→ **Your goal**
Locate the line bearing "Turn this picture of an object into a standalone" in the material below, then reproduce it and each following line up to and including the line bearing "from mathutils import Matrix, Vector".

---------- Supplied records ----------

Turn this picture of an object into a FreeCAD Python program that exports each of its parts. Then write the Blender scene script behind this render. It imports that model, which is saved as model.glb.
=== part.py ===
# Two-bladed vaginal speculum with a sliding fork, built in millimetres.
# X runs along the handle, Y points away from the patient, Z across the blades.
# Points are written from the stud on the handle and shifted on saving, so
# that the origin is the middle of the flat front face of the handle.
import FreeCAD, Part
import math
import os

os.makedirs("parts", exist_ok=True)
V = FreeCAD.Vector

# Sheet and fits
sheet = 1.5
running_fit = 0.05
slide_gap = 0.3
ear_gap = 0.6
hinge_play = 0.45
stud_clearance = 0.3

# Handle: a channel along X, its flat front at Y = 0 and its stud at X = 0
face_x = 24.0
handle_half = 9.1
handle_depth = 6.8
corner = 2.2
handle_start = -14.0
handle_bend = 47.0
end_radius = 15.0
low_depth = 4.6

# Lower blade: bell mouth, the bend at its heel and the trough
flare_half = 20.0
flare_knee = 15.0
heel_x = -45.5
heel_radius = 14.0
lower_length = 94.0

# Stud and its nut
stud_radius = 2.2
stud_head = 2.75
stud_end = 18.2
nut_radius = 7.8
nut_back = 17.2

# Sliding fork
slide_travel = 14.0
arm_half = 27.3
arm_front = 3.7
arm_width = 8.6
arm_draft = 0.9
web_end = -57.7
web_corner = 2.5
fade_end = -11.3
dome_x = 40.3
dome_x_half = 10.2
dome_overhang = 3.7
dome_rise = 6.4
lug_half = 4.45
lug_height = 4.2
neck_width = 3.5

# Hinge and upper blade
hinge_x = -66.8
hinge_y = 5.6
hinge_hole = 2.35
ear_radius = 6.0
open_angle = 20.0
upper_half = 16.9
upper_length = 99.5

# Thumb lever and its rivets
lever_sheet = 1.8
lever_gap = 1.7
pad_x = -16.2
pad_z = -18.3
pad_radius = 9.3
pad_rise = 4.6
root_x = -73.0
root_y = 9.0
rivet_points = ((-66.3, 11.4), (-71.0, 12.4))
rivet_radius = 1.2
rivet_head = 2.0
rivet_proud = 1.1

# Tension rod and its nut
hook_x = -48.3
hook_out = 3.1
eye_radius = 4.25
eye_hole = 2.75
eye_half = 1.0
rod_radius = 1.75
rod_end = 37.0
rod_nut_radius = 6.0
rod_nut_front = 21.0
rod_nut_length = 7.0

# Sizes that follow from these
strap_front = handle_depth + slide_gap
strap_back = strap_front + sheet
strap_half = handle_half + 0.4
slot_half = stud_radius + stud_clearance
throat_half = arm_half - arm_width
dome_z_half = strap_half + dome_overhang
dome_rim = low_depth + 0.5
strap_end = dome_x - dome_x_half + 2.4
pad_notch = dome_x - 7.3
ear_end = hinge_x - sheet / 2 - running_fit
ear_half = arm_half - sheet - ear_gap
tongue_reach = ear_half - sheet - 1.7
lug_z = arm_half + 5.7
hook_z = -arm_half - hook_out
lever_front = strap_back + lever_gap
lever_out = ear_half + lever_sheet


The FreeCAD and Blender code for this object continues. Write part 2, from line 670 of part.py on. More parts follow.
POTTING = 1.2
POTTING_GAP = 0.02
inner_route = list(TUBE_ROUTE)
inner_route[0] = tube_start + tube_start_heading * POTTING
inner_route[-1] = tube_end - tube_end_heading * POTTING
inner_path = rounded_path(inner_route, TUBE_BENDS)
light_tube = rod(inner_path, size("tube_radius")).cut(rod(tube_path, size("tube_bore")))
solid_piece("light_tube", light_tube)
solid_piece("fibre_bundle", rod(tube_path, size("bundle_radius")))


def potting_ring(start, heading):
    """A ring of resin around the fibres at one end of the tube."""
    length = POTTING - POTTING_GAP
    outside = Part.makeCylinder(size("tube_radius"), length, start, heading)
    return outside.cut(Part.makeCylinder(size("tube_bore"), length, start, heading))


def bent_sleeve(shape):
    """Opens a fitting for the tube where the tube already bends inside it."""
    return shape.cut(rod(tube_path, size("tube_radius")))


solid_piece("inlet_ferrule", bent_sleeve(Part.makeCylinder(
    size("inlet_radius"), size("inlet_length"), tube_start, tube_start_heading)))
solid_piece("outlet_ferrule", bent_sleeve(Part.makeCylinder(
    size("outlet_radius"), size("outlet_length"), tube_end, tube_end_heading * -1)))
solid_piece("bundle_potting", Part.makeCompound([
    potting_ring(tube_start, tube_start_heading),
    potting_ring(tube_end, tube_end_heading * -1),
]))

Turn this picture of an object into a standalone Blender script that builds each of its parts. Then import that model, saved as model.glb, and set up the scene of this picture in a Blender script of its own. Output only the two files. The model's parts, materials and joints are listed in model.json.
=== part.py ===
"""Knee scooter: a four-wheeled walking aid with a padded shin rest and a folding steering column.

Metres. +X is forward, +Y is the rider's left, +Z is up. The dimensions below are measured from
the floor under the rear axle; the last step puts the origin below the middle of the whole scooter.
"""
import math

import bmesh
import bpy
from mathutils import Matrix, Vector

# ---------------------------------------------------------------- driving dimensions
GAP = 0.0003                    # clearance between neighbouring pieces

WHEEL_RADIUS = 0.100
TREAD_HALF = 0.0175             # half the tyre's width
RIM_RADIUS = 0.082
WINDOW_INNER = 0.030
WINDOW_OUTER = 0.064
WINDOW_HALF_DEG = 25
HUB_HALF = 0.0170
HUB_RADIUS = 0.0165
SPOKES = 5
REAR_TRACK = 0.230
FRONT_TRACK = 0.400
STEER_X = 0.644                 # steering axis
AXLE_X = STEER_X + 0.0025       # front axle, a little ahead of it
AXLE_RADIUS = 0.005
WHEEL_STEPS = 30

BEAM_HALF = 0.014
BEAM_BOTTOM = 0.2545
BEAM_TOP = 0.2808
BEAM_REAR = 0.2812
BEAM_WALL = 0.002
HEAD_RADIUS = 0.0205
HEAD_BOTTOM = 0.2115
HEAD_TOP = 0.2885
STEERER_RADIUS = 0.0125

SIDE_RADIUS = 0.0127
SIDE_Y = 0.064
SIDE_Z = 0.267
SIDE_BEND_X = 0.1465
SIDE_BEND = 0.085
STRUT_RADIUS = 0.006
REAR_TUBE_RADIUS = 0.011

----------

→ **Solution to this problem**
Turn this picture of an object into a standalone Blender script that builds each of its parts. Then import that model, saved as model.glb, and set up the scene of this picture in a Blender script of its own. Output only the two files. The model's parts, materials and joints are listed in model.json.
=== part.py ===
"""Knee scooter: a four-wheeled walking aid with a padded shin rest and a folding steering column.

Metres. +X is forward, +Y is the rider's left, +Z is up. The dimensions below are measured from
the floor under the rear axle; the last step puts the origin below the middle of the whole scooter.
"""
import math

import bmesh
import bpy
from mathutils import Matrix, Vector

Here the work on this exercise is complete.